The complications in life can result in a person’s legal trouble. And then, the law is complicated in itself. When someone is charged with a criminal offense in Massachusetts, it is a common goal for them to try to avoid serving any jail time. In many cases, that goal is achieved.
But freedom might be just a mistake away from being taken from you.
This post is a reminder that probation is not a free pass. Staying out of jail following a criminal conviction is a relief. Serving probation, however, is a punishment that comes with specific stipulations. You must understand and follow them in order to try to protect your freedom.

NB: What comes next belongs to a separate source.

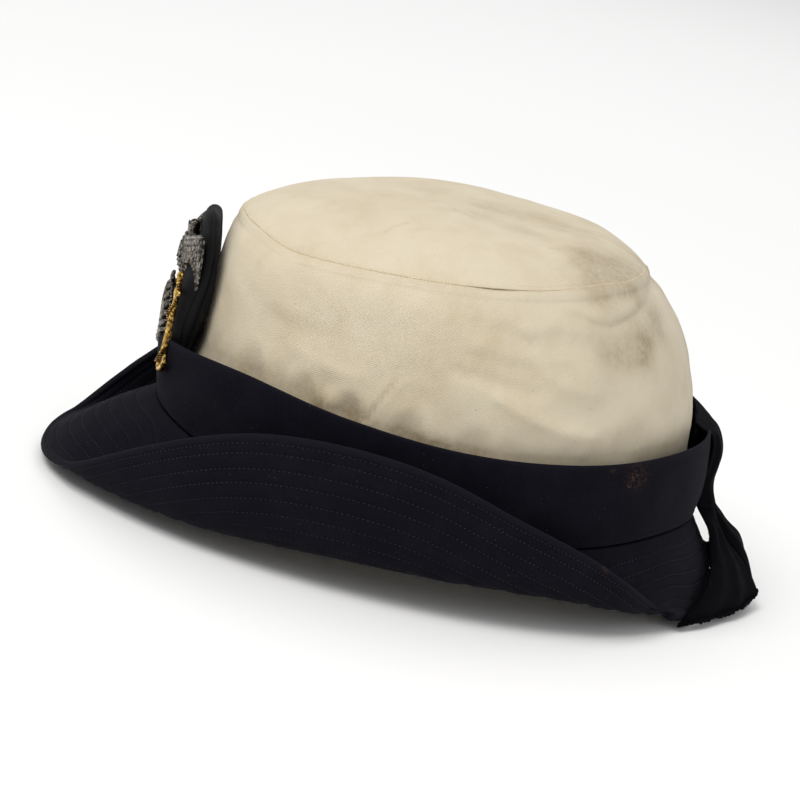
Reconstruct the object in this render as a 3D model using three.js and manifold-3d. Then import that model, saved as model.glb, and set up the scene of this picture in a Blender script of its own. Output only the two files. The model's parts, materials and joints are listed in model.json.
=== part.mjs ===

What are the common terms of probation in Massachusetts? Specifics will depend on individual cases, but the following are some go-to requirements for those serving probation:
- No subsequent arrests
- No carrying weapons
- Regular meetings with a probation officer
- Drug and alcohol treatment
- School attendance
- Clean drug tests
- Limits on travel/moving
Someone who has been sentenced to probation should try to fully understand the specific terms of their particular probation and ask questions when in doubt. Lack of knowledge doesn’t necessarily mean that a court will not find you guilty of violating probation.
Violating the terms also doesn’t necessarily mean you will go to jail. The assistance of a skilled defense attorney is crucial in order to successfully argue, for example, that you were in the wrong place at the wrong time. A probation violations defense lawyer can help try to convince a court that you deserve another chance at avoiding incarceration.